Над пропастью во ржи - Страница 6
Я стоял около постели бабки Акулины и не знал, что сказать. Может быть, она, разменяв десятый десяток, уже выжила из ума? Но нет. Бабка Акулина разомкнула синие губы и прошелестела:
- Пришел, надо же... Через столько лет. Узнала тебя. Садись... Володя.
Она помнила мое имя! Я тихо присел за стол на край табурета:
- Как живете, баба Акулина? - растеряно спросил я. - Может, помощь нужна, врача?
- Не нужно ничего. Ходит врач. Не за этим ты пришел. Знаю - зачем. - Она приподнялась на локтях и полуприсела, откинувшись на подушки. - Спрашивай.
Наши глаза встретились, и я почему-то вдруг сказал совсем не то, что хотел сказать, не вопрос я задал, а выплеснулись из меня вина и горечь последних недель:
- Людей своих я погубил, баба Акулина. Не понимаю - как, ничего объяснить не могу, но знаю только - погубил. Спать не могу...

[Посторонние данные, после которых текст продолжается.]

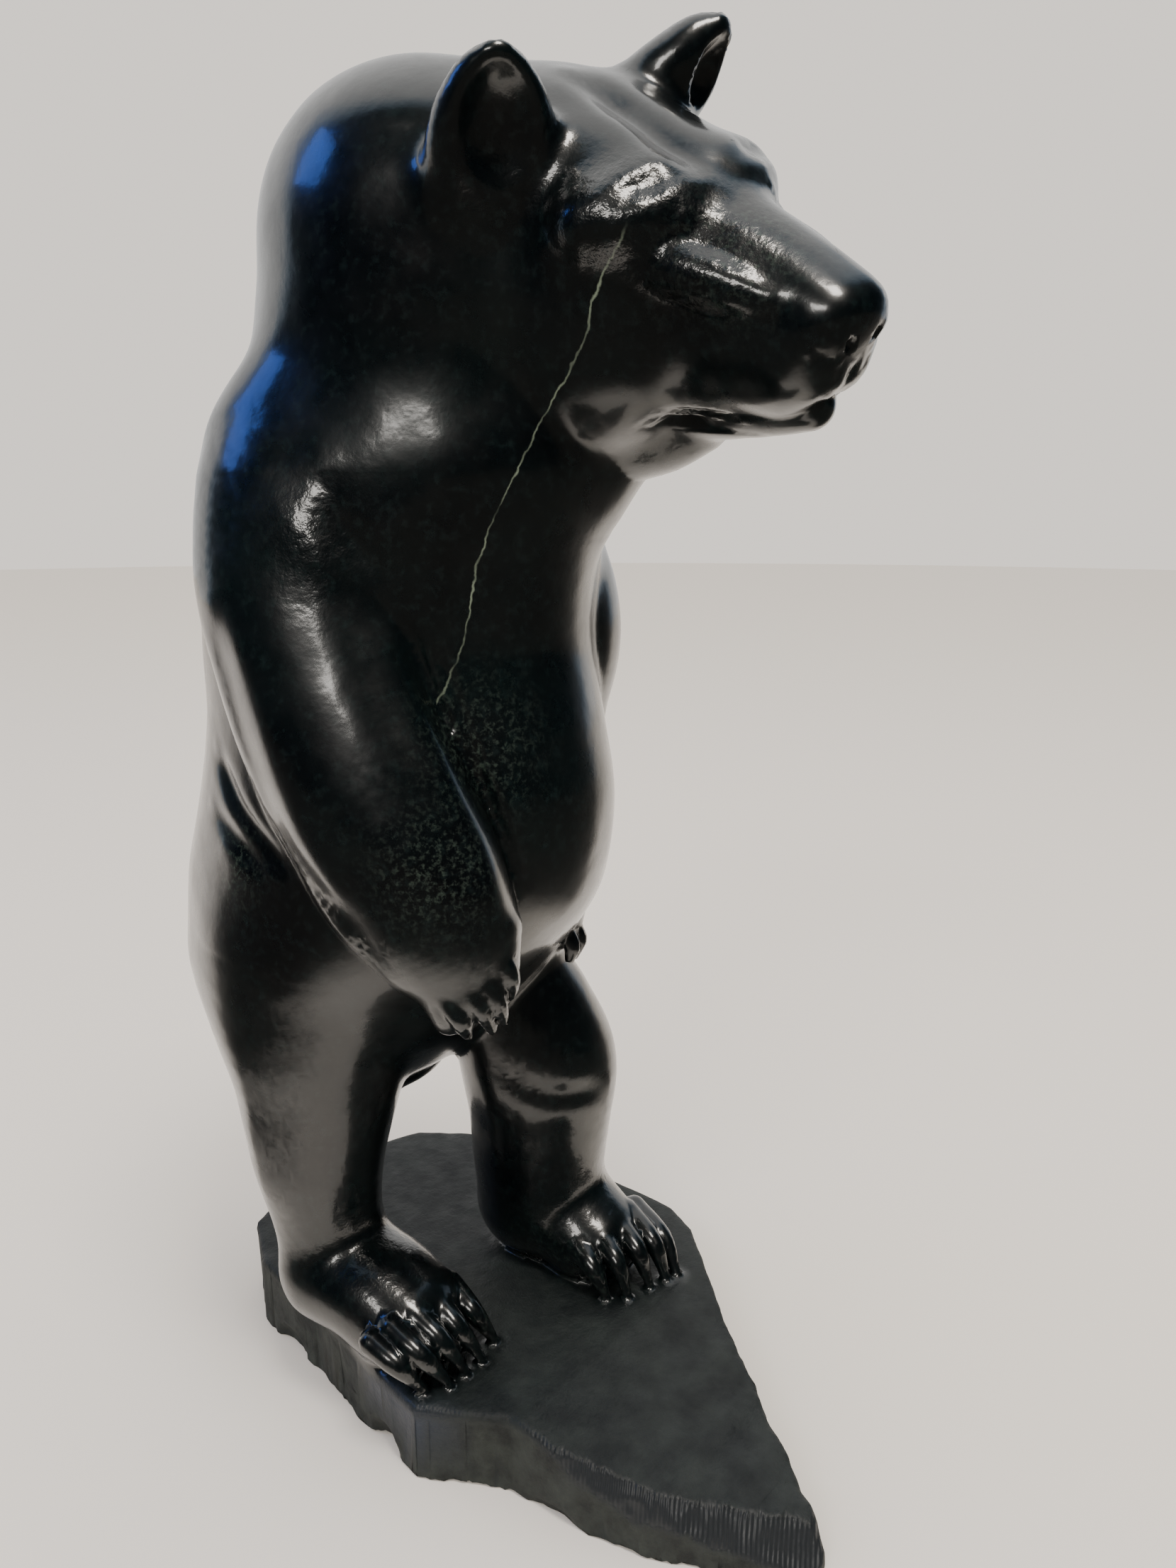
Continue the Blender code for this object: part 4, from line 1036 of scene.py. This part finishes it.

Старуха пожевала губами, потом ответила:
- Нет на тебе вины... Нет. А то, что не понимаешь - лжешь. Себе лжешь мне не лги. Видел ее?

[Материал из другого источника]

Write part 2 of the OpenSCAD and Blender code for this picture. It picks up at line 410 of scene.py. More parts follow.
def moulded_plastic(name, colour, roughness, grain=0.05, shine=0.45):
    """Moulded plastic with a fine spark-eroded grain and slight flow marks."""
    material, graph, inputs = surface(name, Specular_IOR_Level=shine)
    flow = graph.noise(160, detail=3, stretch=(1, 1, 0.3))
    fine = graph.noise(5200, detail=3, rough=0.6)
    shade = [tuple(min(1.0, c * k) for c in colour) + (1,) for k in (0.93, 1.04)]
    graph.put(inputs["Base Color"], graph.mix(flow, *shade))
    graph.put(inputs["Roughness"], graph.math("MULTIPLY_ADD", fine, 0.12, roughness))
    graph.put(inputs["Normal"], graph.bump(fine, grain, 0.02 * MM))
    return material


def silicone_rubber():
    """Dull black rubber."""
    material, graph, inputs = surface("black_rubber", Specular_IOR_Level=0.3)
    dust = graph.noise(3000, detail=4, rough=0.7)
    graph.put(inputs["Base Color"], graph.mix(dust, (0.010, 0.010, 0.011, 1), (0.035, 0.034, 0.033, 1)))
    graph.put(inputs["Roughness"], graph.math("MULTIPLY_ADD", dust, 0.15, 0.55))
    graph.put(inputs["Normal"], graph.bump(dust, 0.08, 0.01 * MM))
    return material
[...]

Я понял, о ком она говорит.
- Видел...
Она пристально и молча смотрела на меня, и я вдруг осознал, что она знает, что я был на ржаном поле, над пропастью во ржи, и знает, что никому я не хочу об этом рассказывать, даже ей.
- То, о чем поведаю я тебе сейчас - об этом не болтай никогда. Проболтаешь - горе бабе большое принесешь, а исправить ничего не сможешь, только хуже сделаешь... - Баба Акулина помолчала. - Снасиловали ее, Нину-то, в двадцать лет, молодухой еще, снасиловали. Жила она тогда с матерью в Кедровке, далеко отсюда, знаешь село такое?
Я кивнул.
- Так вот кузнец один за ней там ухаживал. Долго ходил. Да не утерпел, кровь молодая, горячая... Как-то в лес завел и... Нина с матерью тогда очень скоро уехали, от молвы, от позора. Все по краю кочевали, то там поживут, то сям. Личной жизни у нее никакой не было, да и не желала она, боялась... Детей не хотела. И не имеет... Лет десять назад, когда мать умерла, Нина здесь осела. Вроде отогрелась душой, замуж вышла, муж дом поставил. Только видишь, чем старая обида-то в ней обернулась... Сама она не понимает, не видит, что творится. Баба добрая, не памятливая, для мужика любого - слаще не сыщешь, а вот... Тогда в том лесочке, где кузнец над ней надругался, бес-мужененавистник в нее вселился. Тайно. От нее тайно. И теперь, когда появилась возможность берет свое.
Я изумленно спросил:
- Откуда ты знаешь о ней столько, баба Акулина?
- Мать ее, когда еще живая была, ко мне приходила. Потом уж сама я смотрела... Знаю! А что не помогла ей - Нина-то ко мне не пришла. Через мать ее можно было бы помочь, да умерла она вскорости. А так... Слаба я стала. На покой готовлюсь уйти. - Баба Акулина сползла с подушек и накрылась одеялом до подбородка. - Так что нет на тебе никакой вины. Не терзай свою душу. Нет здесь человеческого греха. Ни с чьей стороны. А теперь ступай, ночь уже...
* * *
Я вышел на улицу в звездную темноту и горьковатую прохладу осенней ночи и немного постоял на околице. О чем я думал тогда? Не помню. Наверно, о том, что баба Акулина нисколько не добавила ясности во всю эту мрачную историю. Той ясности, которая требовалась не испуганному неведомым человеку Николаичу, а юристу и оперативному работнику, начальнику районного отделения милиции Владимиру Николаевичу Ходареву. И, наверно, я с облегчением думал еще о том, что завтра займусь знакомыми и понятными делами и больше не буду ломать голову над неразрешимыми вопросами, и очень скоро забуду о Нине Ивановне Смердиной.
Забуду.
До тех пор, пока она снова не выйдет замуж.